DYS458.2 does not occur in all Z14 Cumberlands. So we know it happened after Z14 (lots of other clusters are also Z14+ but in informal polling at least one does not show DYS458.2) and further we know it happened after our distinctive "Cumberland Cluster" pattern emerged (DYS390=25, DYS5385=11-11, YCAII=19-22, DYS565=11) because some cumberlands have a 458.2 and others do not.
As it has been explained to me, micro-alleles like 458.2 have a low instance of back mutation, so once you get one, you continue to pass it down through generations. The whole number changes, but the micro-allele does not (without a really rare back mutation).
It looks like given the genetic distances in our two groups, the common ancestor to the two cumberlands lived around 1300 years ago.

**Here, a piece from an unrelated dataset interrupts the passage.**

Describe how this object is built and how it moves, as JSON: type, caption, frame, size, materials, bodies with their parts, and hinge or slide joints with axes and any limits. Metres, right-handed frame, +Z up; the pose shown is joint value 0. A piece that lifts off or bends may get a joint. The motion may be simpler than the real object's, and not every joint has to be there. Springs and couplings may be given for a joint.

Literally a case of one son having a 458.2 and another not having it.
What is interesting right now is that the 458.2+ cumberland-B group is larger than the 458.2- cumberland-A group. Thinking about things in simplistic terms I would have expected the opposite. I would have expected the Cumberland B DYS458.2 to be the smaller child group to a larger DYS458 Cumberland A parent group.
Another interesting observation about the two cumberlands. The usual suspect in migrations from mainland Europe is from east to west. So in the old cumberland cluster you had members from Poland to Ireland and the general assumption is that Poland is a good start point and Ireland the end of the line.
Now 458.2+ Cumberland B (the larger group by three quarters ranges from Poland to Wales including members from Germany, Norway, Netherlands and England (and I suspect from my ancestry.com days at least one from Denmark). Cumberland A the ancestral group, only contains proven members from the Netherlands, England and Ireland.
Again, simplistic thinking, but I would have expected the two groups to cover the same range or for Cumberland A (458.2-) to cover the larger range as a parent group giving rise to the child group somewhere on the way west.
There is always a bias towards testing in England because of people from the U.S. and Britain that have been testing for some time. So it's hard to look at all those UK testers and make sense of them in context with other tests. Our Winne family from the Netherlands may represent a large contingent from the Netherlands..and we may not know.
Also taking the largest area a group inhabits may not really give you the origin place of that group. People usually migrate to get a leg up and be more successful. So you may see more results from an area that was migrated to instead of migrated from.
It's possible for "back migrations" too, west to east or in a big loop. People don't always really care to stick to the rules when migrating.
Still we seem to be hugging the North Sea and South Baltic sea. Cumberland B seems to have done well or itself in Poland, Germany and the UK with smaller showings in the Netherlands and Norway. Cumberland A did well in the UK with smaller showings in the Netherlands.
Earlier today I was looking up Kristiansand Norway where the Lund family is from in Cumberland B and the Google map did that auto centering thing and ..of course showed me where Kristiansand is but it also gave me a perspective of the Cumberland world while it did it.
I've made a lot of maps but it was still interesting to see the canvas laid out. It made me think about maybe we're not looking at a nice east to west migration. Maybe we're looking at a migration from a center point south west and east? If you were there near Denmark, Poland and the UK would be on the radar.
That may be my bias towards the Danes though and maybe I shouldn't say Denmark but set the focus on the blue around it. Water is not a barrier, it's a highway. Could the Cumberlands find an origin in this tangle of Islands around the Netherlands, Germany and Denmark with Cumberland-A favoring a westerly route and Cumberland B heading both west and east in good measure?